> PROBLEM STATEMENT
Transcribe each line exactly.

> ENTRIES SUPPLIED
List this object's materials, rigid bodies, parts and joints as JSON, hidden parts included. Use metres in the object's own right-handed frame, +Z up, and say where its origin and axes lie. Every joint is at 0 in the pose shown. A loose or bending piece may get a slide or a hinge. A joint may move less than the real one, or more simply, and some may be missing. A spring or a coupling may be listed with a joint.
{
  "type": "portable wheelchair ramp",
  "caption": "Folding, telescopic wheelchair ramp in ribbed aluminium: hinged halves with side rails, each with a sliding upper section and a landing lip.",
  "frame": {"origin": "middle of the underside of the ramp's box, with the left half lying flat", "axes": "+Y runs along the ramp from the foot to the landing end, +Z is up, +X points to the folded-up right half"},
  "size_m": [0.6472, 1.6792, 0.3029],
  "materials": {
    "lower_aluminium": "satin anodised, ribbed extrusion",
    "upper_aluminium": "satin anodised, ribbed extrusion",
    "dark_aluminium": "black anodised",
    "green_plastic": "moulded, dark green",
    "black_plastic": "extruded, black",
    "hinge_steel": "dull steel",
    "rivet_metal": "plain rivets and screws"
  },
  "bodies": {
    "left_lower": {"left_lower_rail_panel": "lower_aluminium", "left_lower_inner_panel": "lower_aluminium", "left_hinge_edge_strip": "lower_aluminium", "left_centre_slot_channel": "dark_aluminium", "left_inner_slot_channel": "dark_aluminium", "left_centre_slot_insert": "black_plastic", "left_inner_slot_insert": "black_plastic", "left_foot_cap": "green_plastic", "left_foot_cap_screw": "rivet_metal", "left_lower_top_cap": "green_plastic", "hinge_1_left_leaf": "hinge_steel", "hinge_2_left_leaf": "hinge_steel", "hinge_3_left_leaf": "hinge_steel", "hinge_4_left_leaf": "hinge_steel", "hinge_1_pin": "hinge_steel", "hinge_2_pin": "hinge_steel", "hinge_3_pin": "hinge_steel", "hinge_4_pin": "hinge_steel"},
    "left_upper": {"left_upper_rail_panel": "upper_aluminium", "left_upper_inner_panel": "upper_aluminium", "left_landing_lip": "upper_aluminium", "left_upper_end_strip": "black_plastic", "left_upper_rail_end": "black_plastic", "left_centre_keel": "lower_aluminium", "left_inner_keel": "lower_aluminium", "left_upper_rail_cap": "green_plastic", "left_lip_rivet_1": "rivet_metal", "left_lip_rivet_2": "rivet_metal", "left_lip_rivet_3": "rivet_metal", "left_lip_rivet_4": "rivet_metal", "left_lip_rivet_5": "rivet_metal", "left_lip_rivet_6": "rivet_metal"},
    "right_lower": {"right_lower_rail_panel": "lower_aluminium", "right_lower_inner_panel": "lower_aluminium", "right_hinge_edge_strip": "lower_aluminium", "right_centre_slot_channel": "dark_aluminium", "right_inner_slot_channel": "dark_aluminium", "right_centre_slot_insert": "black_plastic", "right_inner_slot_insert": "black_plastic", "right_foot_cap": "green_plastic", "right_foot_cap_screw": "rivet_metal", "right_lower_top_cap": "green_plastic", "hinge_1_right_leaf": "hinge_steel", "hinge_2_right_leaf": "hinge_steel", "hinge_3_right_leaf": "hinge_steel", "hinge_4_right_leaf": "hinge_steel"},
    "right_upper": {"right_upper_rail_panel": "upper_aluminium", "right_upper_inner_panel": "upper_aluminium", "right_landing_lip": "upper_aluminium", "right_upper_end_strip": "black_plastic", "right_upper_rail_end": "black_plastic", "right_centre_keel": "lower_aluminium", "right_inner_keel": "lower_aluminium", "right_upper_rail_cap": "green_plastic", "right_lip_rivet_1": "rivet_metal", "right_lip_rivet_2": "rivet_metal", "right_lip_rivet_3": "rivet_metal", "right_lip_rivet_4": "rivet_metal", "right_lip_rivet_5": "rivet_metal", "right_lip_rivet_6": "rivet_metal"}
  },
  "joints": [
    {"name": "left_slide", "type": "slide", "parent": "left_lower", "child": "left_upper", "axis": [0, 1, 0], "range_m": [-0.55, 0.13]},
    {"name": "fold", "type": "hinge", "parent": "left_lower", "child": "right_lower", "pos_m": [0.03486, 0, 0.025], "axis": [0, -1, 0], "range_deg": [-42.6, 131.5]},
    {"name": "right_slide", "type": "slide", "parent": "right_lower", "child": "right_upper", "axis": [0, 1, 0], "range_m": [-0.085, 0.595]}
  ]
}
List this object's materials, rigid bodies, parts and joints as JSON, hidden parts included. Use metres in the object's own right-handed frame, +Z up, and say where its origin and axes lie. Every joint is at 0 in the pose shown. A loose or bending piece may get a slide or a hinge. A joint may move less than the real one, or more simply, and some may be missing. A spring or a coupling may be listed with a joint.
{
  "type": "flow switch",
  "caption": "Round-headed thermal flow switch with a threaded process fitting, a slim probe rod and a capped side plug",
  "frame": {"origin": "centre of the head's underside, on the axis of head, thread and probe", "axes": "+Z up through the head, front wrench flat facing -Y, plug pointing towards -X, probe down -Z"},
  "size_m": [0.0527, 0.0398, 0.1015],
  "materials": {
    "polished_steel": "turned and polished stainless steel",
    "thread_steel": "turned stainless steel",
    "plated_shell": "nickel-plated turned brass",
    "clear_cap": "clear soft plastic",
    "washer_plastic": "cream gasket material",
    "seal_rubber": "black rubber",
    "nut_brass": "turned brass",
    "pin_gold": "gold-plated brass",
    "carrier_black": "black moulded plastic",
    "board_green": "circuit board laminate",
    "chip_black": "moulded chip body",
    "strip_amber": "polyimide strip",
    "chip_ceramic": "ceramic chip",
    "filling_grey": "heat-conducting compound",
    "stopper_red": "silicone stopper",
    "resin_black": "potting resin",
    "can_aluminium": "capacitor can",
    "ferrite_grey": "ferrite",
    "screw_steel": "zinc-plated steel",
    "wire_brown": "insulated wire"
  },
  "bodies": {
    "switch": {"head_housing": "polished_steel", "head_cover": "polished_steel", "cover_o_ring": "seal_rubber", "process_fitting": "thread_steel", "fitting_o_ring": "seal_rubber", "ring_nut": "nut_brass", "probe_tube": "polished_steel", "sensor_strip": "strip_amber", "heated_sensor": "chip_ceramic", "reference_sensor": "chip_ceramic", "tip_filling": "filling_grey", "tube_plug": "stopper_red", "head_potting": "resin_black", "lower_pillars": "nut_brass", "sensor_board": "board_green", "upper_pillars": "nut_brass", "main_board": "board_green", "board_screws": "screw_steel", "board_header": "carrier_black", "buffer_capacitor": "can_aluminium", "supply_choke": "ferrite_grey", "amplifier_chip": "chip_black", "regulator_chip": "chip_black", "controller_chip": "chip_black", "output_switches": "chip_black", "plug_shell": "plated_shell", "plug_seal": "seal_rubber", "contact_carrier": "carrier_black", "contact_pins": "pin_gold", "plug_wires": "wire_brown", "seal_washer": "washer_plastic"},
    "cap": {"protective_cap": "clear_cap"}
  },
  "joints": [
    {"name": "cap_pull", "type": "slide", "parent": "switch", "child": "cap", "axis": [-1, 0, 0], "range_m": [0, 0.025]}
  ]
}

> THE COMPLETED TASK
List this object's materials, rigid bodies, parts and joints as JSON, hidden parts included. Use metres in the object's own right-handed frame, +Z up, and say where its origin and axes lie. Every joint is at 0 in the pose shown. A loose or bending piece may get a slide or a hinge. A joint may move less than the real one, or more simply, and some may be missing. A spring or a coupling may be listed with a joint.
{
  "type": "portable wheelchair ramp",
  "caption": "Folding, telescopic wheelchair ramp in ribbed aluminium: hinged halves with side rails, each with a sliding upper section and a landing lip.",
  "frame": {"origin": "middle of the underside of the ramp's box, with the left half lying flat", "axes": "+Y runs along the ramp from the foot to the landing end, +Z is up, +X points to the folded-up right half"},
  "size_m": [0.6472, 1.6792, 0.3029],
  "materials": {
    "lower_aluminium": "satin anodised, ribbed extrusion",
    "upper_aluminium": "satin anodised, ribbed extrusion",
    "dark_aluminium": "black anodised",
    "green_plastic": "moulded, dark green",
    "black_plastic": "extruded, black",
    "hinge_steel": "dull steel",
    "rivet_metal": "plain rivets and screws"
  },
  "bodies": {
    "left_lower": {"left_lower_rail_panel": "lower_aluminium", "left_lower_inner_panel": "lower_aluminium", "left_hinge_edge_strip": "lower_aluminium", "left_centre_slot_channel": "dark_aluminium", "left_inner_slot_channel": "dark_aluminium", "left_centre_slot_insert": "black_plastic", "left_inner_slot_insert": "black_plastic", "left_foot_cap": "green_plastic", "left_foot_cap_screw": "rivet_metal", "left_lower_top_cap": "green_plastic", "hinge_1_left_leaf": "hinge_steel", "hinge_2_left_leaf": "hinge_steel", "hinge_3_left_leaf": "hinge_steel", "hinge_4_left_leaf": "hinge_steel", "hinge_1_pin": "hinge_steel", "hinge_2_pin": "hinge_steel", "hinge_3_pin": "hinge_steel", "hinge_4_pin": "hinge_steel"},
    "left_upper": {"left_upper_rail_panel": "upper_aluminium", "left_upper_inner_panel": "upper_aluminium", "left_landing_lip": "upper_aluminium", "left_upper_end_strip": "black_plastic", "left_upper_rail_end": "black_plastic", "left_centre_keel": "lower_aluminium", "left_inner_keel": "lower_aluminium", "left_upper_rail_cap": "green_plastic", "left_lip_rivet_1": "rivet_metal", "left_lip_rivet_2": "rivet_metal", "left_lip_rivet_3": "rivet_metal", "left_lip_rivet_4": "rivet_metal", "left_lip_rivet_5": "rivet_metal", "left_lip_rivet_6": "rivet_metal"},
    "right_lower": {"right_lower_rail_panel": "lower_aluminium", "right_lower_inner_panel": "lower_aluminium", "right_hinge_edge_strip": "lower_aluminium", "right_centre_slot_channel": "dark_aluminium", "right_inner_slot_channel": "dark_aluminium", "right_centre_slot_insert": "black_plastic", "right_inner_slot_insert": "black_plastic", "right_foot_cap": "green_plastic", "right_foot_cap_screw": "rivet_metal", "right_lower_top_cap": "green_plastic", "hinge_1_right_leaf": "hinge_steel", "hinge_2_right_leaf": "hinge_steel", "hinge_3_right_leaf": "hinge_steel", "hinge_4_right_leaf": "hinge_steel"},
    "right_upper": {"right_upper_rail_panel": "upper_aluminium", "right_upper_inner_panel": "upper_aluminium", "right_landing_lip": "upper_aluminium", "right_upper_end_strip": "black_plastic", "right_upper_rail_end": "black_plastic", "right_centre_keel": "lower_aluminium", "right_inner_keel": "lower_aluminium", "right_upper_rail_cap": "green_plastic", "right_lip_rivet_1": "rivet_metal", "right_lip_rivet_2": "rivet_metal", "right_lip_rivet_3": "rivet_metal", "right_lip_rivet_4": "rivet_metal", "right_lip_rivet_5": "rivet_metal", "right_lip_rivet_6": "rivet_metal"}
  },
  "joints": [
    {"name": "left_slide", "type": "slide", "parent": "left_lower", "child": "left_upper", "axis": [0, 1, 0], "range_m": [-0.55, 0.13]},
    {"name": "fold", "type": "hinge", "parent": "left_lower", "child": "right_lower", "pos_m": [0.03486, 0, 0.025], "axis": [0, -1, 0], "range_deg": [-42.6, 131.5]},
    {"name": "right_slide", "type": "slide", "parent": "right_lower", "child": "right_upper", "axis": [0, 1, 0], "range_m": [-0.085, 0.595]}
  ]
}
List this object's materials, rigid bodies, parts and joints as JSON, hidden parts included. Use metres in the object's own right-handed frame, +Z up, and say where its origin and axes lie. Every joint is at 0 in the pose shown. A loose or bending piece may get a slide or a hinge. A joint may move less than the real one, or more simply, and some may be missing. A spring or a coupling may be listed with a joint.
{
  "type": "flow switch",
  "caption": "Round-headed thermal flow switch with a threaded process fitting, a slim probe rod and a capped side plug",
  "frame": {"origin": "centre of the head's underside, on the axis of head, thread and probe", "axes": "+Z up through the head, front wrench flat facing -Y, plug pointing towards -X, probe down -Z"},
  "size_m": [0.0527, 0.0398, 0.1015],
  "materials": {
    "polished_steel": "turned and polished stainless steel",
    "thread_steel": "turned stainless steel",
    "plated_shell": "nickel-plated turned brass",
    "clear_cap": "clear soft plastic",
    "washer_plastic": "cream gasket material",
    "seal_rubber": "black rubber",
    "nut_brass": "turned brass",
    "pin_gold": "gold-plated brass",
    "carrier_black": "black moulded plastic",
    "board_green": "circuit board laminate",
    "chip_black": "moulded chip body",
    "strip_amber": "polyimide strip",
    "chip_ceramic": "ceramic chip",
    "filling_grey": "heat-conducting compound",
    "stopper_red": "silicone stopper",
    "resin_black": "potting resin",
    "can_aluminium": "capacitor can",
    "ferrite_grey": "ferrite",
    "screw_steel": "zinc-plated steel",
    "wire_brown": "insulated wire"
  },
  "bodies": {
    "switch": {"head_housing": "polished_steel", "head_cover": "polished_steel", "cover_o_ring": "seal_rubber", "process_fitting": "thread_steel", "fitting_o_ring": "seal_rubber", "ring_nut": "nut_brass", "probe_tube": "polished_steel", "sensor_strip": "strip_amber", "heated_sensor": "chip_ceramic", "reference_sensor": "chip_ceramic", "tip_filling": "filling_grey", "tube_plug": "stopper_red", "head_potting": "resin_black", "lower_pillars": "nut_brass", "sensor_board": "board_green", "upper_pillars": "nut_brass", "main_board": "board_green", "board_screws": "screw_steel", "board_header": "carrier_black", "buffer_capacitor": "can_aluminium", "supply_choke": "ferrite_grey", "amplifier_chip": "chip_black", "regulator_chip": "chip_black", "controller_chip": "chip_black", "output_switches": "chip_black", "plug_shell": "plated_shell", "plug_seal": "seal_rubber", "contact_carrier": "carrier_black", "contact_pins": "pin_gold", "plug_wires": "wire_brown", "seal_washer": "washer_plastic"},
    "cap": {"protective_cap": "clear_cap"}
  },
  "joints": [
    {"name": "cap_pull", "type": "slide", "parent": "switch", "child": "cap", "axis": [-1, 0, 0], "range_m": [0, 0.025]}
  ]
}